→ STATED GOAL:
From the line with "extrude(amount=cut_height, both=True, mode=Mode.INTERSECT)" to the line with "bpy.context.view_layer.update()", both lines included, set down exactly those lines, please, and no others.

→ LISTED ENTRIES:

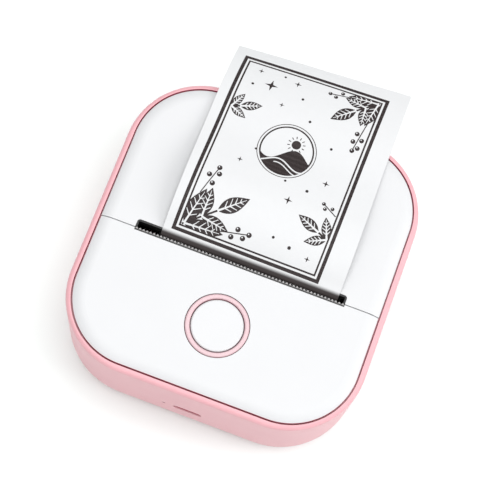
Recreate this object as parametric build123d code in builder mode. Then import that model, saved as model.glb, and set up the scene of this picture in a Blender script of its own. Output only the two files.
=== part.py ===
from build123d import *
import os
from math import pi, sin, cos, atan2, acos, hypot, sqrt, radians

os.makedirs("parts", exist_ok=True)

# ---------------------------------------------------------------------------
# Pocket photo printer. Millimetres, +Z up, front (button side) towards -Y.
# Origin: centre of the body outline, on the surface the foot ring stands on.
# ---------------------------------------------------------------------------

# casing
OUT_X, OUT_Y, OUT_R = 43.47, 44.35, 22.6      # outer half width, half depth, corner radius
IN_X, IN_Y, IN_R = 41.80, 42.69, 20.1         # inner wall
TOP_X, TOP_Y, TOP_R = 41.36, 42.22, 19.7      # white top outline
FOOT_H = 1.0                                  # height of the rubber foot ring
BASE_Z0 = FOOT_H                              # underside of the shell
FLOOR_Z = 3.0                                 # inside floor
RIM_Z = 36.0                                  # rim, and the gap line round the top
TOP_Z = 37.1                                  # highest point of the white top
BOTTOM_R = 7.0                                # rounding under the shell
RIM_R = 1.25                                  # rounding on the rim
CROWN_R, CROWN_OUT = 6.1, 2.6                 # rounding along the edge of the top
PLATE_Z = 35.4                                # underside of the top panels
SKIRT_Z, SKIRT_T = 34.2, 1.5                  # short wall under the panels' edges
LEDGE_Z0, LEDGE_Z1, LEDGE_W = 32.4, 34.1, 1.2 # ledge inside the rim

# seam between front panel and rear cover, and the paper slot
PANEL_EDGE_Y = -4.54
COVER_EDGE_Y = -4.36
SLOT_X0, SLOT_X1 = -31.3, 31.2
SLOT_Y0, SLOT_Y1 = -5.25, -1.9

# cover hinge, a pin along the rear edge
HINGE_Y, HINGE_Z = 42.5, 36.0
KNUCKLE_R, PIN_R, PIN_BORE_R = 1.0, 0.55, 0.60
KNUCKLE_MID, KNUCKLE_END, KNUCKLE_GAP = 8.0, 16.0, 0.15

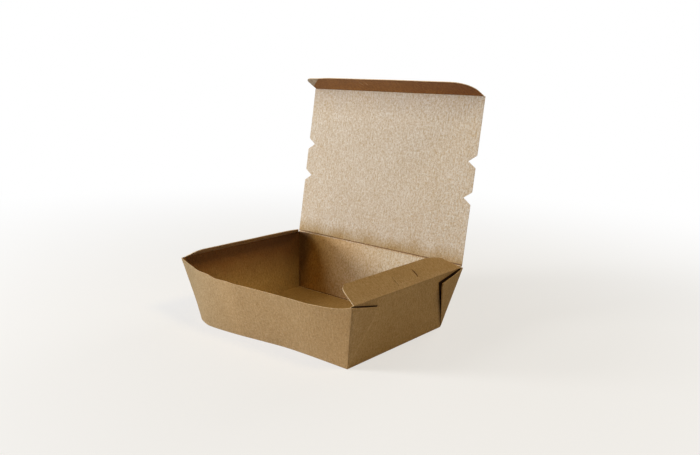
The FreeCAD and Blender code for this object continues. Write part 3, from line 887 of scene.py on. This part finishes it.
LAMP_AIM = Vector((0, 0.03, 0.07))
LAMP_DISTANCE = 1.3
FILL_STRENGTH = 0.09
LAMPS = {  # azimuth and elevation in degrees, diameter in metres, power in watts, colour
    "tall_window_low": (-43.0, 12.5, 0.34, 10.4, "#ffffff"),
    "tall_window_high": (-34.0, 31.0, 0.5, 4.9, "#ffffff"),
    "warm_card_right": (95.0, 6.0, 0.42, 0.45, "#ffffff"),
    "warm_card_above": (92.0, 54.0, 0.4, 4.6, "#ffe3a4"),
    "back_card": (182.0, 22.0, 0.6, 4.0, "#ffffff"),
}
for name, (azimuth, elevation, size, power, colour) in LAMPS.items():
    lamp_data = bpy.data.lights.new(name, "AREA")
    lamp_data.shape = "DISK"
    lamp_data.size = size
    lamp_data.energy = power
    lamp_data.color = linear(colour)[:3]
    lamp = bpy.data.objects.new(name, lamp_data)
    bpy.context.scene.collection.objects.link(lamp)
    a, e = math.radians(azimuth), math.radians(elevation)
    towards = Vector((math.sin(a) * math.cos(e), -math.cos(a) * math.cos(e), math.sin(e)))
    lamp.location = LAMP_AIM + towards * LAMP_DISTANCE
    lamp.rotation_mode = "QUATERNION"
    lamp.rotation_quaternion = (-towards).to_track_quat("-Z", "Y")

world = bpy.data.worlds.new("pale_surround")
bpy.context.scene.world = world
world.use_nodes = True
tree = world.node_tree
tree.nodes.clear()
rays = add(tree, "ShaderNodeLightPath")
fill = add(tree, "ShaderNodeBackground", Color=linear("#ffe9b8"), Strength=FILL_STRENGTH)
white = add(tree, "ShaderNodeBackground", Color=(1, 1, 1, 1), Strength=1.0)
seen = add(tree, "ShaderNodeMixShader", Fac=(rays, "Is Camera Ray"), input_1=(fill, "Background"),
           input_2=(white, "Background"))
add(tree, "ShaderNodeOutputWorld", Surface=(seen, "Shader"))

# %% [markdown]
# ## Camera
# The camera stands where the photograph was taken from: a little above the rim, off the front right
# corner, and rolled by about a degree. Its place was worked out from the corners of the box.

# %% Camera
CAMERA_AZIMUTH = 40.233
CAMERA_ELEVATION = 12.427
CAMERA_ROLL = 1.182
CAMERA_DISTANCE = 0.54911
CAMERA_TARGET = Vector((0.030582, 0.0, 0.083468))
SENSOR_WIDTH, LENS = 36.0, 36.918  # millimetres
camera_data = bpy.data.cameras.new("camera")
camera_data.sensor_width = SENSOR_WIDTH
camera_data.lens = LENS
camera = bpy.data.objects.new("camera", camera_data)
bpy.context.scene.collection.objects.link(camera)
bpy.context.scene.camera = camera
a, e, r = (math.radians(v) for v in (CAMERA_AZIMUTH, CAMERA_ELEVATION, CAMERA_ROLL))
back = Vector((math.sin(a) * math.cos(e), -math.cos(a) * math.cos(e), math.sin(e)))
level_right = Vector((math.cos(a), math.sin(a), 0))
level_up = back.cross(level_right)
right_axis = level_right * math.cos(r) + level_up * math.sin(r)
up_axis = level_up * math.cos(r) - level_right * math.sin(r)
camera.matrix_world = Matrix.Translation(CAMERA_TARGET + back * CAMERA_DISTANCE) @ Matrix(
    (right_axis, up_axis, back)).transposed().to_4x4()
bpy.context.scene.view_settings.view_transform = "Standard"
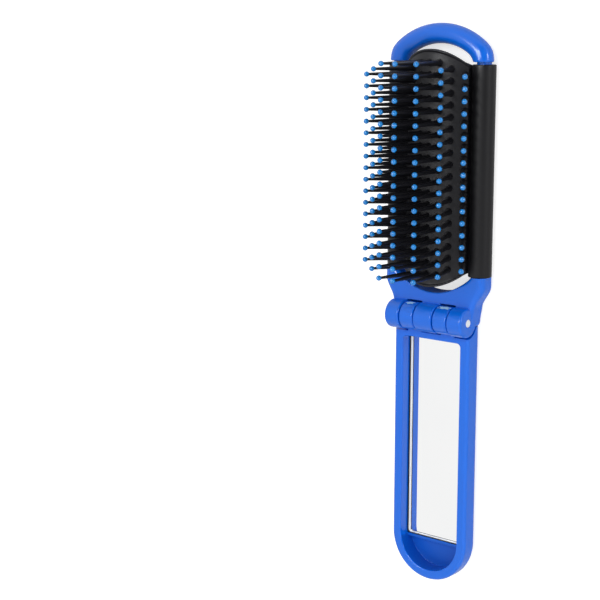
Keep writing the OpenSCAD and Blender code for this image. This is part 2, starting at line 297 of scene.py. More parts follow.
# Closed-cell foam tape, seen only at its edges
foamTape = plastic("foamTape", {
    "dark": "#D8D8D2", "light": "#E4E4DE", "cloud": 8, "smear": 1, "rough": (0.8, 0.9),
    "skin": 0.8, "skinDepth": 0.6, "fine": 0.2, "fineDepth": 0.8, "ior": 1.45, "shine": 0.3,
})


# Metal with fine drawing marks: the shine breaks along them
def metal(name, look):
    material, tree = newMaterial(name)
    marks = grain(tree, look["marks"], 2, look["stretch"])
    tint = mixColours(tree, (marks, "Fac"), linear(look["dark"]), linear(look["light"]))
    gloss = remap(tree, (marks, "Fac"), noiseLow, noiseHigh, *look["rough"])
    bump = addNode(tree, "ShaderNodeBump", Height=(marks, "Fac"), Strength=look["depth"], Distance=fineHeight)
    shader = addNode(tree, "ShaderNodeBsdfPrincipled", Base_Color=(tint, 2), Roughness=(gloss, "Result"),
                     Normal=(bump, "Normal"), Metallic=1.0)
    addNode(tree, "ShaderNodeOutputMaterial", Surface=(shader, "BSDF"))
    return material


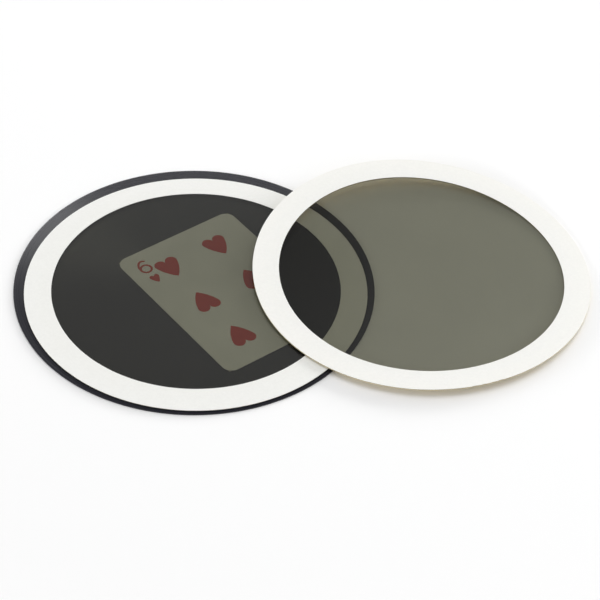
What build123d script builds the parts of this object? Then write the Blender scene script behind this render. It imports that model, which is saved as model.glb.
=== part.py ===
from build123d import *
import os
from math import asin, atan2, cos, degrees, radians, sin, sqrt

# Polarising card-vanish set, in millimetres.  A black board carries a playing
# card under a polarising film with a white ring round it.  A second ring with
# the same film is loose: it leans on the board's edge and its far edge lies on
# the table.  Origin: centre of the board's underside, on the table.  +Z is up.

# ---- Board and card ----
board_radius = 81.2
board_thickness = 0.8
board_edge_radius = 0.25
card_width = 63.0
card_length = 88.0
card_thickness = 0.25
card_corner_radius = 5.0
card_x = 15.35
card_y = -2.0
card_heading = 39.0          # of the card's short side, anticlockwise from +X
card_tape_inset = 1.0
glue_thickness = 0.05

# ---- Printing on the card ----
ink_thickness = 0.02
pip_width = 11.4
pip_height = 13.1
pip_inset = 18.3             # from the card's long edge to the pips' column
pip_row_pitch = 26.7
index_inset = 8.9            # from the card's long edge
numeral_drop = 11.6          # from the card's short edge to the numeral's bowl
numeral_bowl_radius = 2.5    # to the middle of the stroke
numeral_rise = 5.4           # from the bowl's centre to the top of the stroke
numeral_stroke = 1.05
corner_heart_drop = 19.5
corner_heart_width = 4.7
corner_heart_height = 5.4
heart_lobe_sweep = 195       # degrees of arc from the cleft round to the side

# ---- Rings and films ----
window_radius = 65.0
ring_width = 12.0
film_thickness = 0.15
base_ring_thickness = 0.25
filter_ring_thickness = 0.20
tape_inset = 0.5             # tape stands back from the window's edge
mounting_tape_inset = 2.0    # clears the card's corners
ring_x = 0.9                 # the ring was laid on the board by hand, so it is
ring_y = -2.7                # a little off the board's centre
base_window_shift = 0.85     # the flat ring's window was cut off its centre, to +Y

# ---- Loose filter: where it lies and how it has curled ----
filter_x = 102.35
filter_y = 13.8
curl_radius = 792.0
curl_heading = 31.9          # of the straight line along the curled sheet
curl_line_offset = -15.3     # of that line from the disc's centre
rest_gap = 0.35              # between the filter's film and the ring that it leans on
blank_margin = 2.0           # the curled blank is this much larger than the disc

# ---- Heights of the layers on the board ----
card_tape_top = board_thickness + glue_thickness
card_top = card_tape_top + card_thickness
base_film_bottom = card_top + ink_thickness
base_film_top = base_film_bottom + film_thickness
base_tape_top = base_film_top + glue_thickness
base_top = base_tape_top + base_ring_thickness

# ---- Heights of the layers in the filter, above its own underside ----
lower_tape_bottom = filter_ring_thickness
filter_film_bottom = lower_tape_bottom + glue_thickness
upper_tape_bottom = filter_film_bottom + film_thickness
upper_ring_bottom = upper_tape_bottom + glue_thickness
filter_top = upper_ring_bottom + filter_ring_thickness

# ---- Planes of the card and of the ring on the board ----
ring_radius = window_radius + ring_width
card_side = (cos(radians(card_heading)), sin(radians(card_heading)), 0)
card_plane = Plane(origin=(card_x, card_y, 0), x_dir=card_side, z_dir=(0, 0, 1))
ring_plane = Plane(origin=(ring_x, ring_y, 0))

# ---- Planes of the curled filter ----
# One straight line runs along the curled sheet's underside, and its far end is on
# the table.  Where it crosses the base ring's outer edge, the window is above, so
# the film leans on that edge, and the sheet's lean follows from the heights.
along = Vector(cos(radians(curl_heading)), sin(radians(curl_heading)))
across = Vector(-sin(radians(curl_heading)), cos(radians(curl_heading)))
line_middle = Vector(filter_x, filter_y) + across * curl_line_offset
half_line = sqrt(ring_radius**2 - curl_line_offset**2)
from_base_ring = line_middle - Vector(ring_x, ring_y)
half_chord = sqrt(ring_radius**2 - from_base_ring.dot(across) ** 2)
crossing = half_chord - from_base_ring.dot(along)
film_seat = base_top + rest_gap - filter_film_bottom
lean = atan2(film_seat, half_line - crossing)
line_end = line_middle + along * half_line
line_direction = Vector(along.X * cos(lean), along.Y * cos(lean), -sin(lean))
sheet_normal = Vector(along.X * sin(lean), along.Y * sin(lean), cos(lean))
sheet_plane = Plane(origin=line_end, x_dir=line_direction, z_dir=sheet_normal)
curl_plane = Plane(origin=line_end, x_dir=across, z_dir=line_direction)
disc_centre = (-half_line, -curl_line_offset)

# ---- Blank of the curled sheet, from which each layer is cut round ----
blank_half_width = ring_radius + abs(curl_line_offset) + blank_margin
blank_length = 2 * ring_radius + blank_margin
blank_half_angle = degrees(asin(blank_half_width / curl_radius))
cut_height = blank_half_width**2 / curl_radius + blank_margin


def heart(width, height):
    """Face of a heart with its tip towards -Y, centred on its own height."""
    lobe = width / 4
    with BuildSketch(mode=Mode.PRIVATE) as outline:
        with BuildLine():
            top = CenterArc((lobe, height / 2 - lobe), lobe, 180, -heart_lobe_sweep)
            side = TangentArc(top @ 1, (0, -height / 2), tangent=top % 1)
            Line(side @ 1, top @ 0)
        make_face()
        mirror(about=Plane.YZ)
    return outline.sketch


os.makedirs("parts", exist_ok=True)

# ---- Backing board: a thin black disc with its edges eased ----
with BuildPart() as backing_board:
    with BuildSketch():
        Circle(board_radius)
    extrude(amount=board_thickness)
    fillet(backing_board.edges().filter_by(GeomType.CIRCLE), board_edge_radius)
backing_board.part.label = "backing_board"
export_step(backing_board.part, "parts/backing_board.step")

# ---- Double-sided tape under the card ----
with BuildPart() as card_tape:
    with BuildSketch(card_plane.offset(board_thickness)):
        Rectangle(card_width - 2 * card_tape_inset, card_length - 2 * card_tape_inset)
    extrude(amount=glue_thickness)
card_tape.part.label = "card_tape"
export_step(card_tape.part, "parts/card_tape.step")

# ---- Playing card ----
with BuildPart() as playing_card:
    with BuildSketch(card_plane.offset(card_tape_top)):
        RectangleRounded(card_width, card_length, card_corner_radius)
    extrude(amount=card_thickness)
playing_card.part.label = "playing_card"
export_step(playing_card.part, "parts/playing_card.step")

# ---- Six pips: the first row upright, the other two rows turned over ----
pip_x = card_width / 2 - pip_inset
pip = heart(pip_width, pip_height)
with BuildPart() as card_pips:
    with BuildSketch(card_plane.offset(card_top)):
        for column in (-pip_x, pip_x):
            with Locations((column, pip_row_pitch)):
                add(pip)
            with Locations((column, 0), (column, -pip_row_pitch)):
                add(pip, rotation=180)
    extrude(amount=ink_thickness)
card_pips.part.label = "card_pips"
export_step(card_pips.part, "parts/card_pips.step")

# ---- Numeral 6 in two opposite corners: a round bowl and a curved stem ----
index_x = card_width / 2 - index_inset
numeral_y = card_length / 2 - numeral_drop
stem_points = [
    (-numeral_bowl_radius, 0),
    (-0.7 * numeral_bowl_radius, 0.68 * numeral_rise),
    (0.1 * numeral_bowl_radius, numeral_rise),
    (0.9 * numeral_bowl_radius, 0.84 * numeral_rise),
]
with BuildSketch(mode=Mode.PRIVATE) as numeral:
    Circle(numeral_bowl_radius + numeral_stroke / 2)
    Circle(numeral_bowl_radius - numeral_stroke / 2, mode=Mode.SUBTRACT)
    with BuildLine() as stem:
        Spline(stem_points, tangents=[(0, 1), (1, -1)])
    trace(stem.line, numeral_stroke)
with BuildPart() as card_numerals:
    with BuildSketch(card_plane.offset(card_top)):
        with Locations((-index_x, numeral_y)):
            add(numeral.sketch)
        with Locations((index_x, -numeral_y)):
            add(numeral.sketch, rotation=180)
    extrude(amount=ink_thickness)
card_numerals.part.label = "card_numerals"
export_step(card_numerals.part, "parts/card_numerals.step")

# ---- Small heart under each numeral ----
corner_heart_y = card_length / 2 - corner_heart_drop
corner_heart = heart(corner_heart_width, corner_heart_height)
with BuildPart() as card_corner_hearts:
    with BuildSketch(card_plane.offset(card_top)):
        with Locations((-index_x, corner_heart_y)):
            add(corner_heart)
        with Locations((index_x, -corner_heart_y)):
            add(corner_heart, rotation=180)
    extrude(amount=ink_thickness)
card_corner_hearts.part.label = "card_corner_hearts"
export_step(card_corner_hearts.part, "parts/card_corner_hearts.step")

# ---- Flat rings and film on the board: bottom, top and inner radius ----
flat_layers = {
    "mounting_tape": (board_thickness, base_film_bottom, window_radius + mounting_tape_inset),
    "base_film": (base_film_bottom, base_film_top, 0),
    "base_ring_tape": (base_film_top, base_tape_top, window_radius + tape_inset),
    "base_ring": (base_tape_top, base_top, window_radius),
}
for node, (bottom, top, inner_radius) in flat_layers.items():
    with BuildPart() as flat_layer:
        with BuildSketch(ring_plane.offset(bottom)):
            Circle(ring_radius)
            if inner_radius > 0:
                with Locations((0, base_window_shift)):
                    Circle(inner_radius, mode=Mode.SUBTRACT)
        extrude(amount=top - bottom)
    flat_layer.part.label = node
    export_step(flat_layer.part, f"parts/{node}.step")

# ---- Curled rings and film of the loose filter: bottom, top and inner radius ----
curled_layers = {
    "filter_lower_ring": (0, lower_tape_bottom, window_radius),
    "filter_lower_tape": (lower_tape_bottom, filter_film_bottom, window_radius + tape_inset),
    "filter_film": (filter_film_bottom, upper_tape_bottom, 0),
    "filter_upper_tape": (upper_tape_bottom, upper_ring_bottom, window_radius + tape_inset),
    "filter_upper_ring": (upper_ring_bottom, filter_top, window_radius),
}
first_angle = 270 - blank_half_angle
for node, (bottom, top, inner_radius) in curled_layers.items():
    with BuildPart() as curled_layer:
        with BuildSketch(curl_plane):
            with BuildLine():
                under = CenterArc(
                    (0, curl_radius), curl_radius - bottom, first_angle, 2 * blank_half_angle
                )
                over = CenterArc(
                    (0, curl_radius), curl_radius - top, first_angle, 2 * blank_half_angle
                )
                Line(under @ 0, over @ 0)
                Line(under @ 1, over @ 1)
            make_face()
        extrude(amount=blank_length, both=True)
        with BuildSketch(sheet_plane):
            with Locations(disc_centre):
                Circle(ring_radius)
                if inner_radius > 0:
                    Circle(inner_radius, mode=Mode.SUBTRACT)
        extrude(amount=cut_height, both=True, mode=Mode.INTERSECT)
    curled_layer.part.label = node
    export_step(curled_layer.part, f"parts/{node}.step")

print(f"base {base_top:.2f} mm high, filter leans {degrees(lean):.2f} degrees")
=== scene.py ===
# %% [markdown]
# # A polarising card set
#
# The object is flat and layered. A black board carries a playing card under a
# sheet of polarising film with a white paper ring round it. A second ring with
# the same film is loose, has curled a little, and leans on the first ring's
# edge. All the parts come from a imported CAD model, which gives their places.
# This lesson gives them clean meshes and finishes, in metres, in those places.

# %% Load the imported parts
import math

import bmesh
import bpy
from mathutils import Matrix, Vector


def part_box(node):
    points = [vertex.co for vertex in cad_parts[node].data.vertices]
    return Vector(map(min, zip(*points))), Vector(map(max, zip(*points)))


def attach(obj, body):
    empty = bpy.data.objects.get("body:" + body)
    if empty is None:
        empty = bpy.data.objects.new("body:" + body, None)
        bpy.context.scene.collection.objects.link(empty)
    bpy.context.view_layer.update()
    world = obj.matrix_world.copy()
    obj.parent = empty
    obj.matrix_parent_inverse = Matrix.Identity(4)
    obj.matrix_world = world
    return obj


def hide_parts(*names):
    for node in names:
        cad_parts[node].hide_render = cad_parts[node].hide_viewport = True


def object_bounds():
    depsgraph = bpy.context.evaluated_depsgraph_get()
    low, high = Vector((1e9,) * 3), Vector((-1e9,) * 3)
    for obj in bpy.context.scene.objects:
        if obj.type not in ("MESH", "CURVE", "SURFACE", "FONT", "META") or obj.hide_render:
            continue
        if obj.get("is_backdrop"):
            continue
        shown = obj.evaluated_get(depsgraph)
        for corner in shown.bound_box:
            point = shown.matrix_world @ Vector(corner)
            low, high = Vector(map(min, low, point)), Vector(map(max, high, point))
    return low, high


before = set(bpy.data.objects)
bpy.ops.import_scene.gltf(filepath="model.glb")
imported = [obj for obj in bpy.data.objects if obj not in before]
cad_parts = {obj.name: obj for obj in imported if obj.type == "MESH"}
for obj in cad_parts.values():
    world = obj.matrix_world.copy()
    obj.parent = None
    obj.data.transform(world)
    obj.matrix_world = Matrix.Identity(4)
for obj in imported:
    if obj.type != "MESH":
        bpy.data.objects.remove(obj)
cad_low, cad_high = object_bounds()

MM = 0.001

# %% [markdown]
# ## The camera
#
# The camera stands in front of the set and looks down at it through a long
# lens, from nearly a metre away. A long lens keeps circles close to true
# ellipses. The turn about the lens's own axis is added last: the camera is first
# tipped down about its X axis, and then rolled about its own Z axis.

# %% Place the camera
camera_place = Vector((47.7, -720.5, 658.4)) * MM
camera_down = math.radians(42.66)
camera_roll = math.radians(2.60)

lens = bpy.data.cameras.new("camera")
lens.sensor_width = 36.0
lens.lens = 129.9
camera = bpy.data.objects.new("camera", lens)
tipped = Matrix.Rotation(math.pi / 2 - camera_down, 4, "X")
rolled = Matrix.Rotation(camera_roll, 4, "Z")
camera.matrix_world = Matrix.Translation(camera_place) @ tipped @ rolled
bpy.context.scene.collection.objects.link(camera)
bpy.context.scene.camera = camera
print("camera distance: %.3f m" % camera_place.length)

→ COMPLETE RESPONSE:
        extrude(amount=cut_height, both=True, mode=Mode.INTERSECT)
    curled_layer.part.label = node
    export_step(curled_layer.part, f"parts/{node}.step")

print(f"base {base_top:.2f} mm high, filter leans {degrees(lean):.2f} degrees")
=== scene.py ===
# %% [markdown]
# # A polarising card set
#
# The object is flat and layered. A black board carries a playing card under a
# sheet of polarising film with a white paper ring round it. A second ring with
# the same film is loose, has curled a little, and leans on the first ring's
# edge. All the parts come from a imported CAD model, which gives their places.
# This lesson gives them clean meshes and finishes, in metres, in those places.

# %% Load the imported parts
import math

import bmesh
import bpy
from mathutils import Matrix, Vector


def part_box(node):
    points = [vertex.co for vertex in cad_parts[node].data.vertices]
    return Vector(map(min, zip(*points))), Vector(map(max, zip(*points)))


def attach(obj, body):
    empty = bpy.data.objects.get("body:" + body)
    if empty is None:
        empty = bpy.data.objects.new("body:" + body, None)
        bpy.context.scene.collection.objects.link(empty)
    bpy.context.view_layer.update()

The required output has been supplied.